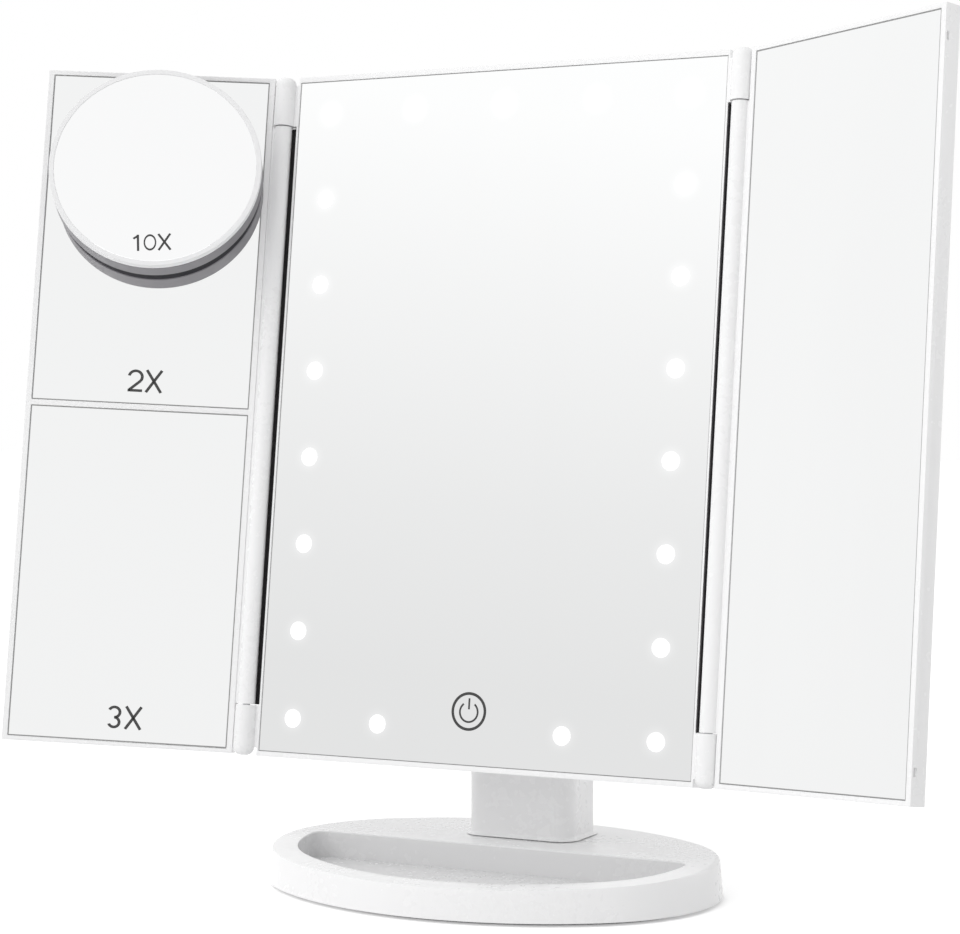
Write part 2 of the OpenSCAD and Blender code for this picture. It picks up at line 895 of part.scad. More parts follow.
module centre_frame() {
    color(shell_white)
        on_head()
            difference() {
                union() {
                    span([-head_half, -lip_front, -head_half_height],
                         [head_half, frame_rear, head_half_height]);
                    for (side = [-1, 1], flip = [0, 1])
                        mirror([0, 0, flip]) {
                            knuckle(side);
                            knuckle_arm(side);
                        }
                }
                span([-glass_width / 2 - seat_gap, -cut, -glass_height / 2 - seat_gap],
                     [glass_width / 2 + seat_gap, glass_thickness, glass_height / 2 + seat_gap]);
                difference() {
                    span([-inner_half, 0, -inner_half_height],
                         [inner_half, frame_rear + cut, inner_half_height]);
                    for (place = cover_screw_places)
                        translate([place.x, frame_rear, place.y])
                            rotate([90, 0, 0])
                                cylinder(r = cover_boss_radius, h = frame_rear - cover_boss_front);
                }
                span([-cover_half - seat_gap, cover_front, -cover_half_height - seat_gap],
                     [cover_half + seat_gap, frame_rear + cut, cover_half_height + seat_gap]);
                for (side = [-1, 1])
                    translate([side * hinge_x, -hinge_front, -head_half_height + 2])
                        cylinder(r = pin_radius + pin_clearance, h = 2 * head_half_height - 4);
                for (place = cover_screw_places)
                    translate([place.x, cover_front + cut, place.y])
                        rotate([90, 0, 0])
                            cylinder(r = screw_radius + screw_gap, h = cut + 4);
            }
}

module light_place(place, depth) {
    translate([place.x, depth, place.y])
        rotate([-90, 0, 0])
            children();
}

function column_places(side) = [
    for (row = [0 : light_count - 1])
        [side * light_column_x, row * light_pitch - light_row_z]
];
top_places = [for (step = [-1, 0, 1]) [step * light_row_x, light_row_z]];
bottom_places = [for (step = [-1, 1]) [step * light_row_x, -light_row_z]];
all_places = concat(column_places(-1), column_places(1), top_places, bottom_places);

module centre_glass() {
    color(mirror_grey)
        on_head()
            difference() {
                span([-glass_width / 2, 0, -glass_height / 2],
                     [glass_width / 2, glass_thickness, glass_height / 2]);
                for (place = all_places)
                    light_place(place, -cut)
                        cylinder(d = light_diameter, h = light_depth + cut);
            }
}

module light_windows(places) {
    color([1, 1, 1])
        on_head()
            for (place = places)
                light_place(place, 0)
                    cylinder(d = light_diameter - 0.02, h = light_depth);
}

// A strip that carries the lamps, with its front face just behind the chips
module light_board(places, low, high) {
    color([0.95, 0.95, 0.90])
        on_head() {
            span([low.x, board_y, low.y], [high.x, board_y + board_thickness, high.y]);
            for (place = places)
                translate([place.x, glass_thickness, place.y])
                    span([-chip_width / 2, 0, -chip_width / 2],
                         [chip_width / 2, chip_height + 0.1, chip_width / 2]);
        }
}

module light_board_column(side) {
    reach = inner_half_height - seat_gap;
    light_board(column_places(side),
                [side * light_column_x - board_width / 2, -reach],
                [side * light_column_x + board_width / 2, reach]);
}

module light_board_row(places, level) {
    half = light_column_x - board_width / 2 - 2 * seat_gap;
    light_board(places, [-half, level - board_width / 2], [half, level + board_width / 2]);
}

module touch_pad() {
    color(board_green)
        on_head()
            light_place([0, power_z], glass_thickness)
                disc(touch_radius, 0, chip_height);
}

module back_cover() {
    color(shell_white)
        on_head()
            difference() {
                union() {
                    span([-cover_half, cover_front, -cover_half_height],
                         [cover_half, frame_rear, cover_half_height]);
                    span([-bracket_width / 2, board_y + board_thickness + 1,
                          pivot_rise - bracket_height / 2],
                         [bracket_width / 2, cover_front + 0.1, pivot_rise + bracket_height / 2]);
                }
                for (place = cover_screw_places)
                    translate([place.x, frame_rear, place.y])
                        rotate([90, 0, 0])
                            screw_hole(cover_thickness + cut);
                for (place = bracket_screw_places)
                    translate([place.x, frame_rear + cut, pivot_rise + place.y])
                        rotate([90, 0, 0])
                            cylinder(r = screw_radius + screw_gap, h = cut + 5);
            }
}

module back_cover_screws() {
    color(steel_grey)
        on_head()
            for (place = cover_screw_places)
                translate([place.x, frame_rear, place.y])
                    rotate([90, 0, 0])
                        screw(cover_screw_length);
}

module pivot_bracket() {
    color(shell_white)
        on_head()
            difference() {
                union() {
                    span([-bracket_width / 2, frame_rear, pivot_rise - bracket_height / 2],
                         [bracket_width / 2, frame_rear + bracket_thickness,
                          pivot_rise + bracket_height / 2]);
                    span([-lug_width / 2, frame_rear + 1, pivot_rise - lug_radius],
                         [lug_width / 2, pivot_back, pivot_rise + lug_radius]);
                    translate([-lug_width / 2, pivot_back, pivot_rise])
                        rotate([0, 90, 0])
                            cylinder(r = lug_radius, h = lug_width);
                }
                translate([-lug_width, pivot_back, pivot_rise])
                    rotate([0, 90, 0])
                        cylinder(r = axle_radius + axle_clearance, h = 2 * lug_width);
                for (place = bracket_screw_places)
                    translate([place.x, frame_rear + bracket_thickness, pivot_rise + place.y])
                        rotate([90, 0, 0])
                            screw_hole(bracket_thickness + cut);
            }
}

module bracket_screws() {
    color(steel_grey)
        on_head()
            for (place = bracket_screw_places)
                translate([place.x, frame_rear + bracket_thickness, pivot_rise + place.y])
                    rotate([90, 0, 0])
                        screw(bracket_screw_length);
}

module hinge_pins(side) {
    color(steel_grey)
        on_head()
            for (flip = [0, 1])
                mirror([0, 0, flip])
                    translate([side * hinge_x, -hinge_front, barrel_half - pin_reach])
                        cylinder(r = pin_radius,
                                 h = head_half_height - 2.2 - barrel_half + pin_reach);
}

// A dark strip that closes the slot beside a barrel, an L seen from above
module slot_seal(side) {
    color(spot_dark)
        on_head()
            mirror([side < 0 ? 1 : 0, 0, 0]) {
                span([head_half, 0, -barrel_half],
                     [head_half + slot_seal_thickness, slot_seal_depth, barrel_half]);
                span([head_half, slot_seal_depth - slot_seal_thickness, -barrel_half],
                     [head_half + slot_seal_reach, slot_seal_depth, barrel_half]);
            }
}

// ---- Wings, drawn for the right side ----

module wing_window(start, low, high) {
    span([start, -cut - wing_lip_front, low - seat_gap],
         [wing_glass_end + seat_gap, wing_glass_thickness, high + seat_gap]);
    span([start + seat_gap + wing_ledge, 0, low + wing_ledge],
         [wing_glass_end - wing_ledge, wing_thickness + cut, high - wing_ledge]);
}

module wing_frame(ranges) {
    half = wing_height / 2;
    difference() {
        union() {
            span([wing_start, -wing_lip_front, -half], [wing_end, wing_thickness, half]);
            span([0, 0, -barrel_half], [wing_start + cut, barrel_radius, barrel_half]);
            disc(barrel_radius, -barrel_half, barrel_half);
        }
        for (range = ranges)
            wing_window(wing_glass_start - seat_gap, range.x, range.y);
        span([wing_glass_start - seat_gap, wing_back_front, -wing_glass_half - seat_gap],
             [wing_glass_end + seat_gap, wing_thickness + cut, wing_glass_half + seat_gap]);
        for (flip = [0, 1])
            mirror([0, 0, flip]) {
                disc(pin_radius + pin_clearance, barrel_half - pin_reach - 0.5, barrel_half + cut);
                span([wing_end - 0.8, 0.5, notch_z - notch_height / 2],
                     [wing_end + cut, 1.5, notch_z + notch_height / 2]);
            }
    }
}

module wing_back() {
    span([wing_glass_start, wing_back_front, -wing_glass_half],
         [wing_glass_end, wing_thickness, wing_glass_half]);
}

module wing_glass(low, high) {
    span([wing_glass_start, 0, low], [wing_glass_end, wing_glass_thickness, high]);
}

upper_glass = [divider_width / 2 + seat_gap, wing_glass_half];
lower_glass = [-wing_glass_half, -divider_width / 2 - seat_gap];
full_glass = [-wing_glass_half, wing_glass_half];

module wing_frame_left() {
    color(shell_white)
        on_wing(-1, left_angle)
            wing_frame([lower_glass, upper_glass]);
}

module wing_back_left() {
    color(shell_white)
        on_wing(-1, left_angle)
            wing_back();
}

module glass_2x() {
    color(mirror_grey)
        on_wing(-1, left_angle)
            wing_glass(upper_glass.x, upper_glass.y);
}

module glass_3x() {
    color(mirror_grey)
        on_wing(-1, left_angle)
            wing_glass(lower_glass.x, lower_glass.y);
}

module wing_frame_right() {
    color(shell_white)
        on_wing(1, right_angle)
            wing_frame([full_glass]);
}

module wing_back_right() {
    color(shell_white)
        on_wing(1, right_angle)
            wing_back();
}

module glass_right() {
    color(mirror_grey)
        on_wing(1, right_angle)
            wing_glass(full_glass.x, full_glass.y);
}

// ---- Round mirror on the left wing ----

module suction_cup() {
    color([0.75, 0.76, 0.78])
        on_cup()
            rotate_extrude()
                polygon([
                    [0, 0.6],
                    [cup_radius - 3, 0.6],
                    [cup_radius - 1, 0],
                    [cup_radius, 0],
                    [cup_radius, 0.6],
                    [10, 2.2],
                    [7, cup_height],
                    [0, cup_height]
                ]);
}

module ball_stud() {
    color(steel_grey)
        on_cup() {
            disc(6, cup_height, cup_height + 0.8);
            disc(neck_radius, cup_height, ball_n);
            translate([0, 0, ball_n])
                sphere(ball_radius);
        }
}

module spot_rear_shell() {
    outer = spot_radius - rear_step;
    color(spot_grey)
        on_spot()
            rotate_extrude()
                polygon([
                    [socket_radius + seat_gap, 0],
                    [outer - rear_bevel, 0],
                    [outer, rear_bevel],
                    [outer, rear_band],
                    [outer - spot_wall, rear_band],
                    [outer - spot_wall, spot_wall + 0.8],
                    [outer - spot_wall - 0.8, spot_wall],
                    [socket_radius + seat_gap, spot_wall]
                ]);
}

// Ring that grips the ball beyond its middle and closes over its front
module spot_socket() {
    color(spot_dark)
        on_spot()
            difference() {
                union() {
                    disc(socket_radius, 0.6, rear_band);
                    disc(socket_radius + 5, spot_wall, spot_wall + 2);
                    disc(spot_radius - rear_step - spot_wall - seat_gap, rear_band - 1.6, rear_band);
                }
                translate([0, 0, ball_depth])
                    sphere(ball_radius + ball_clearance);
                translate([0, 0, -cut])
                    cylinder(r1 = neck_radius + 4.4, r2 = neck_radius + 0.9, h = cut + 2.2);
            }
}

module spot_groove_ring() {
    outer = spot_radius - groove_cut;
    color(spot_dark)
        on_spot()
            difference() {
                disc(outer, rear_band, groove_front);
                disc(outer - spot_wall, 0, spot_depth);
            }
}

module spot_front_shell() {
    color(spot_grey)
        on_spot()
            difference() {
                disc(spot_radius, groove_front, spot_depth - ring_depth);
                disc(spot_radius - spot_wall - 1, groove_front + spot_wall, spot_depth);
            }
}

module spot_ring() {
    color([0.85, 0.85, 0.87])
        on_spot()
            difference() {
                disc(spot_radius, spot_depth - ring_depth, spot_depth);
                disc(spot_glass_radius + seat_gap, spot_depth - spot_glass_thickness - 0.2,
                     spot_depth + cut);
                disc(spot_glass_radius - 1.5, 0, spot_depth);
            }
}

module spot_glass_10x() {
    color(mirror_grey)
        on_spot()
            disc(spot_glass_radius, spot_depth - spot_glass_thickness - 0.2, spot_depth - 0.2);
}

anti_slip_pad();
base_shell();
base_bottom_plate();
base_weight();
base_screws();
column_front();
column_rear();
column_screws();
battery_tray();
battery_cell(-1, 0);  // battery_cell_1
battery_cell(-1, 1);  // battery_cell_2
battery_cell(1, 0);  // battery_cell_3
battery_cell(1, 1);  // battery_cell_4
battery_contacts();
control_board();
usb_socket();
pivot_axle();
pivot_nut();
friction_washers();
pivot_caps();
battery_door();
centre_frame();
centre_glass();
light_windows(column_places(-1));  // light_windows_left
light_windows(column_places(1));  // light_windows_right
light_windows(top_places);  // light_windows_top
light_windows(bottom_places);  // light_windows_bottom
light_board_column(-1);  // light_board_left
light_board_column(1);  // light_board_right
light_board_row(top_places, light_row_z);  // light_board_top
light_board_row(bottom_places, -light_row_z);  // light_board_bottom
touch_pad();
back_cover();
back_cover_screws();
pivot_bracket();
bracket_screws();
hinge_pins(-1);  // hinge_pins_left
hinge_pins(1);  // hinge_pins_right
slot_seal(-1);  // slot_seal_left
slot_seal(1);  // slot_seal_right
wing_frame_left();
wing_back_left();
glass_2x();
glass_3x();
wing_frame_right();
wing_back_right();
glass_right();
suction_cup();
ball_stud();
spot_rear_shell();
spot_socket();
spot_groove_ring();
spot_front_shell();
spot_ring();
spot_glass_10x();
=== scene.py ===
# %% [markdown]
# # A three-leaf vanity mirror, dressed for a studio photograph
# The measured model of the mirror is already finished. Every part of it is loaded below as a
# fixed frame, in metres: the mirror faces -Y, +Z is up and the table is at z = 0. This lesson
# gives each part its finish, adds the fine pieces that the frame leaves out, and lights it.

import json
import math

import bmesh
import bpy
from mathutils import Matrix, Vector

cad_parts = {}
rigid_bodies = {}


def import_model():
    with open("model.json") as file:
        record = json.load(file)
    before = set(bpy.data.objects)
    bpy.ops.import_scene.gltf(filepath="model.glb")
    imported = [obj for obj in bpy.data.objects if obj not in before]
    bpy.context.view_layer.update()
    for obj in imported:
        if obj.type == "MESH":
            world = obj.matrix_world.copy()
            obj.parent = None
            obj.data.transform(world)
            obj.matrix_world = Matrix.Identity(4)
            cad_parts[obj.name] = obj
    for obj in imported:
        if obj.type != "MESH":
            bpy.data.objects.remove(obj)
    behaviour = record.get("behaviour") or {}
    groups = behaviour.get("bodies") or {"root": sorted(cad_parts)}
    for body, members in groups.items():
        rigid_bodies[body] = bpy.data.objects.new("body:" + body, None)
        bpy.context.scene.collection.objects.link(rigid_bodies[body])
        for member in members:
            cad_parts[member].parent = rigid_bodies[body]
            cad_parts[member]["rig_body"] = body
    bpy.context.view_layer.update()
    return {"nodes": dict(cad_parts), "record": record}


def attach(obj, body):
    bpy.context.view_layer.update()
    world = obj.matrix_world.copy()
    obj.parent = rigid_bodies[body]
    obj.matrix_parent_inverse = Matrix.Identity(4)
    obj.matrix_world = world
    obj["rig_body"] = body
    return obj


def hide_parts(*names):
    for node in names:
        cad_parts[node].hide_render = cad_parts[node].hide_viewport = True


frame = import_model()
MM = 0.001

# %% [markdown]
# ## The camera
# The photograph was taken from a little right of the middle, just above the table, with a
# long lens. The camera stands where the mirror's corners and the oval base fall on the
# photograph's own places. Its lens is shifted up a little, as an architect's lens is, so
# that upright edges stay upright.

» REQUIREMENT
Find how many lines of the material carry the string "members". Only the number should be in the answer.

» RESPONSE TO THE EXERCISE
2